Coverage is often treated as a geography issue, while crawl stability is framed as an engineering problem. In practice, they are closely linked. If a crawler gets blocked too quickly, it loses access to long-tail sources and region-specific pages. If it runs from only one IP profile, it may stay fast but narrow.

A practical split by proxy type:

  • Residential proxies suit region-sensitive collection — localized search pages, retailer catalogs, and marketplace monitoring
  • Mobile proxies make more sense when app flows, mobile-first experiences, or carrier-network context affect what the system returns
  • Datacenter proxies are often the most efficient option for high-volume, lower-friction crawling where throughput matters more than household or carrier identity.

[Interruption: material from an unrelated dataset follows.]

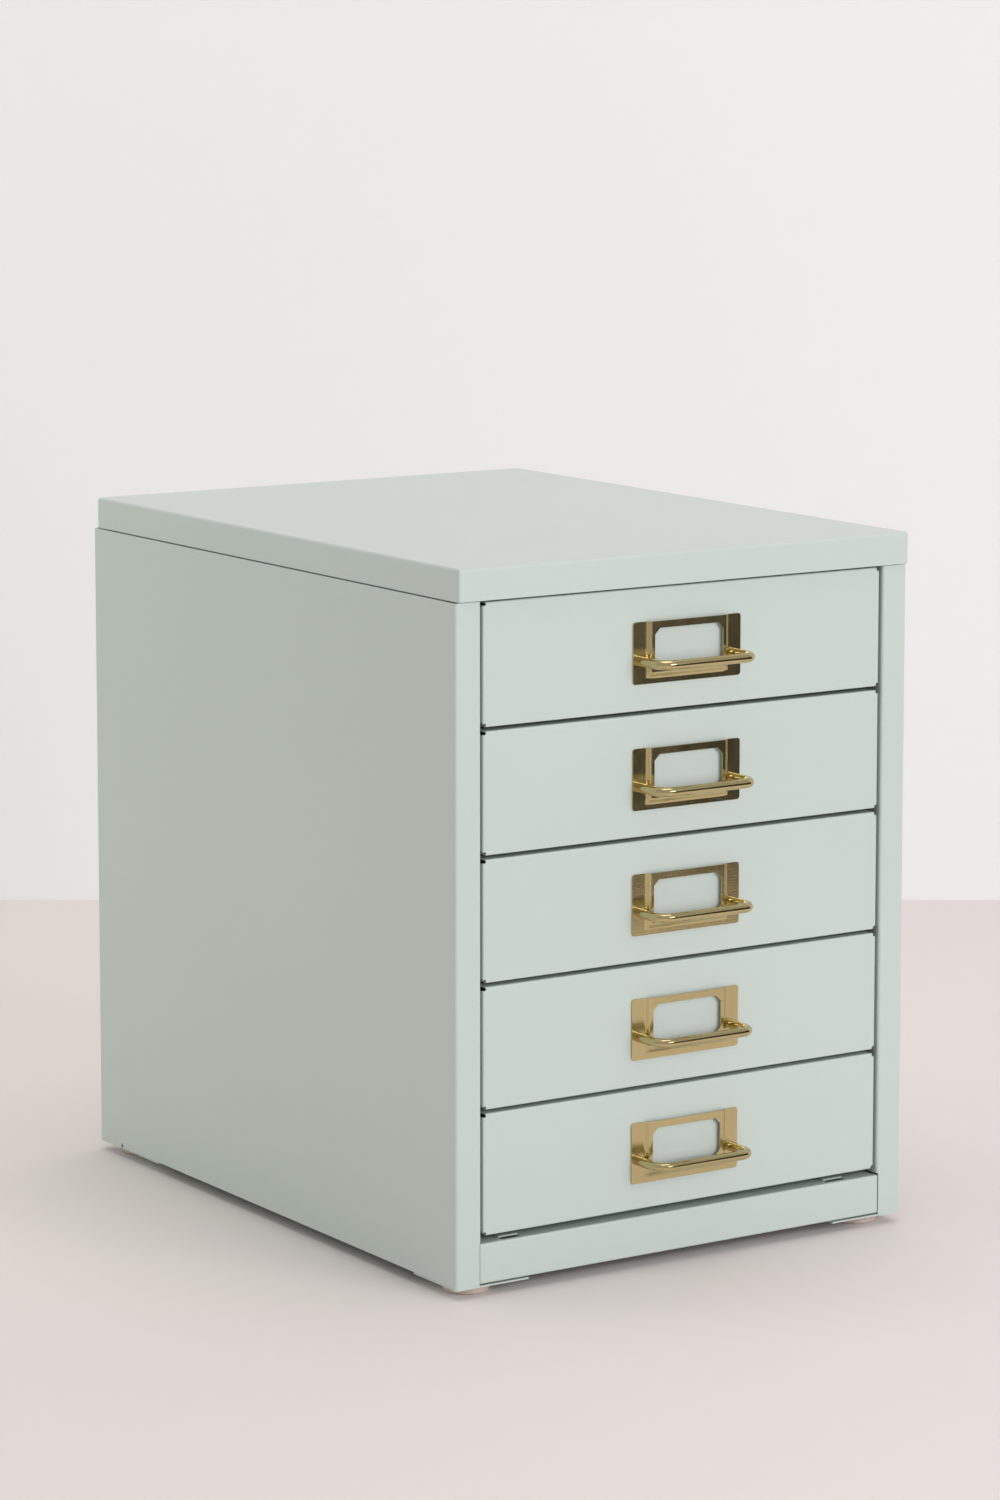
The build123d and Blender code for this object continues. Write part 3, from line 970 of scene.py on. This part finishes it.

The best proxies for data collection are not always the most authentic, nor the cheapest. They are the ones that deliver enough access realism where needed without making the whole crawl unnecessarily expensive.

Stable Crawling Still Depends on Policy Discipline

Even a strong proxy setup won’t rescue a poor crawl policy. The Robots Exclusion Protocol, standardized in RFC 9309, defines how crawlers are expected to interpret robots.txt rules. Crawl stability depends not only on avoiding blocks, but on building a collection process that is repeatable and governable. Proxies support access management — they don’t replace sensible pacing, source prioritization, or robot-aware scheduling.

Strong crawl planning typically includes source segmentation, request pacing, regional sampling rules, proxy-type matching, and defined refresh thresholds.

The Real Benchmark Is Usable Data per Dollar

AI teams should judge web scraping proxies by one practical metric: how much usable, relevant, and stable data they can collect for the money spent. For some jobs, datacenter IPs deliver the best economics. 

For others, residential or mobile traffic justifies the premium by improving access to regional or harder-to-reach content. The strongest setup is rarely the one that only maximizes crawl speed — it’s the one that keeps coverage broad, failure rates manageable, and proxy spend aligned with the real shape of the collection workflow.